A Star is Born porta inscritto già nel titolo il proprio destino di comparazione, ma anche al di là dei precedenti rifacimenti: si tratta proprio di ripensare immediatamente il film alla luce del classico, del melò, di modalità classiche di racconto cinematografico (quindi guardando soprattutto a Cukor); e di rintracciarne, per via di sviluppi e snodi narrativi, eventuali questioni teoriche, di scrittura.
In effetti mi pare sia un film inaspettatamente riflessivo (anche a prescindere dal riferimento a Lady Gaga, alla sua identità di diva che si riflette nello specchio di questa storia): film metacinematografico nella misura in cui arriva ad assumere ed esaltare il classico, forme di rappresentazione semplice (di semplicità del film parlava anche l'amico Carlo Valeri su "Sentieri Selvaggi") contro la sofisticazione di altre scritture, considerate inautentiche, e ciò partendo dall'illustrazione del soggetto posto in rapporto allo spettacolo di massa.
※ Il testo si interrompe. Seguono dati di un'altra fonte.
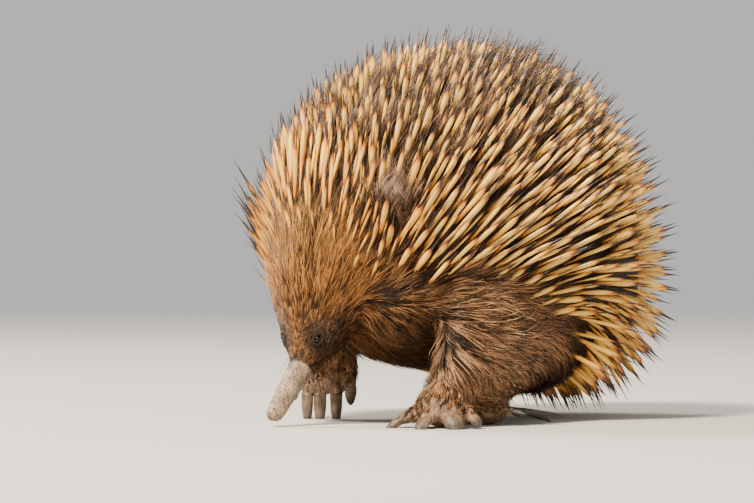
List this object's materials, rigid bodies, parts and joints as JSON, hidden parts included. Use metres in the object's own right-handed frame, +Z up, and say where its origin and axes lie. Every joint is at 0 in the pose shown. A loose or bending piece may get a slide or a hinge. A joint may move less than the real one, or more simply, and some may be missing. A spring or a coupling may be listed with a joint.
{
  "type": "echidna model",
  "caption": "Still, life-size short-beaked echidna, walking with its head down: a domed body under a mantle of spines, a bare tubular beak and broad digging claws.",
  "frame": {"origin": "on the ground, under the middle of the whole animal's box", "axes": "+Z up, the animal faces -X, its left side is towards -Y"},
  "size_m": [0.3098, 0.2388, 0.244],
  "materials": {
    "fur_and_spines": "coarse brown fur with cream spines",
    "leg_fur": "brown fur",
    "bare_beak": "fine grey skin",
    "foot_skin": "wrinkled grey-brown skin",
    "ear_skin": "thin pinkish brown skin",
    "fore_claw": "worn grey-brown horn",
    "hind_claw": "black horn",
    "eye": "wet and black"
  },
  "bodies": {
    "root": {"head": "fur_and_spines", "torso": "fur_and_spines", "tail": "fur_and_spines", "beak": "bare_beak", "foreleg_left": "leg_fur", "hindleg_left": "leg_fur", "forefoot_left": "foot_skin", "hindfoot_left": "foot_skin", "ear_left": "ear_skin", "eye_left": "eye", "fore_claw_left_1": "fore_claw", "hind_claw_left_1": "hind_claw", "fore_claw_left_2": "fore_claw", "hind_claw_left_2": "hind_claw", "fore_claw_left_3": "fore_claw", "hind_claw_left_3": "hind_claw", "fore_claw_left_4": "fore_claw", "hind_claw_left_4": "hind_claw", "fore_claw_left_5": "fore_claw", "hind_claw_left_5": "hind_claw", "foreleg_right": "leg_fur", "hindleg_right": "leg_fur", "forefoot_right": "foot_skin", "hindfoot_right": "foot_skin", "ear_right": "ear_skin", "eye_right": "eye", "fore_claw_right_1": "fore_claw", "hind_claw_right_1": "hind_claw", "fore_claw_right_2": "fore_claw", "hind_claw_right_2": "hind_claw", "fore_claw_right_3": "fore_claw", "hind_claw_right_3": "hind_claw", "fore_claw_right_4": "fore_claw", "hind_claw_right_4": "hind_claw", "fore_claw_right_5": "fore_claw", "hind_claw_right_5": "hind_claw"}
  },
  "joints": []
}
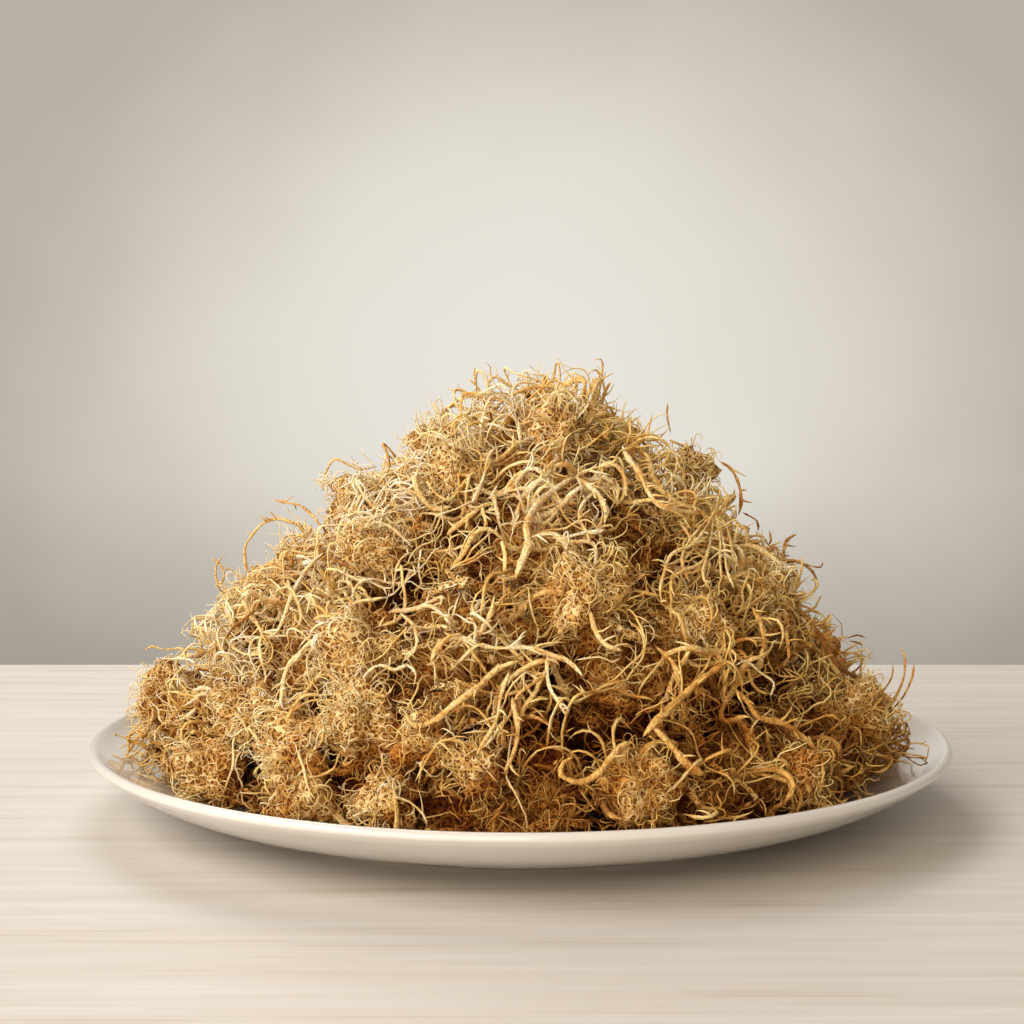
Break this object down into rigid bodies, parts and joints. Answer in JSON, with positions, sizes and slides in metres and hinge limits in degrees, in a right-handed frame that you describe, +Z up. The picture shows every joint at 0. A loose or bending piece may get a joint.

In questo senso il film di Bradley Cooper lambisce Vox Lux di Brady Corbet, dove però la stella è irrimediabilmente sottomessa al regime d'apparenza, di sofisticazione dell'apparenza, con gravi perdite d'io, e di etica si direbbe, e, come un'automa che risponde a una costante prescrizione binaria (fino a esaurimento forze), agisce per una sorta di meccanica dello spettacolo, della messa in scena iper-pop che mentre s'ostende lì sul palco, in apoteosi di lustrini e cosmesi spinta, è già in necrosi.
L'assunzione del classico, dello stile semplice (direbbe Enrico Testa) è l'esaltazione di una schietta fenomenologia del rock da parte di Cooper – quell'apparire così come si è, tra accordi, assoli, rif di chitarra, pieni, chiari: il darsi così, in piena nudità di jeans, cappelli, e capelli al vento, alla folla – che si oppone al mascheramento del pop (o comunuqe considerato in certe sue declinazioni), all'adulterazione della bellezza di Ally (e di Celeste in Vox Lux), cioè a pratiche narrative di camuffamento, sovraesposizione della mise, che sarebbe, nell'ottica di Cooper, svuotamento della bellezza del referente: necrosi appunto, stordimento da mise en scène di maniera.
Quel mascheramento che è intorpidimento, operazione di incupimento delle cose: è chiusura claustrofobica, scura, delle scene in cui Ally si esibisce ballando e ammiccando in stilemi ultrapop (adorna di chincaglie variopinte), quando (consapevole del monito naturalista di suo marito) aveva cercato di disfarsi delle ballerine di contorno, cioè di tutto l'armamentario esornativo, coreografico dello spettacolo di massa contemporaneo, che è coprente dell'immediatezza della musica e del concerto.
Per quanto schematico, anzi semplice possa apparire (e in effetti lo è), A Star is born è l'immediatezza, la semplicità del concerto rock – arioso, assolato, battente all'inizio di Black Eyes; trepido, sospeso quando Jackson ed Ally improvvisano Shallow – contro la fumisteria, l'ammicco pseudomusicale del pop: Cooper semplicemente racconta, mette in rock la storia d'amore, una classica storia d'amore, e la bellezza così imperfetta, carnea e nuda di Lady Gaga; la spoglia di fronzoli, trucchi; insiste per toglierle le sopracciglia finte al loro primo incontro in camerino, e cerca di sottrarla al camuffamento, al sovraccarico pop a cui la destina il manager; cioè, alla fiine, al degenerare del racconto in maniera.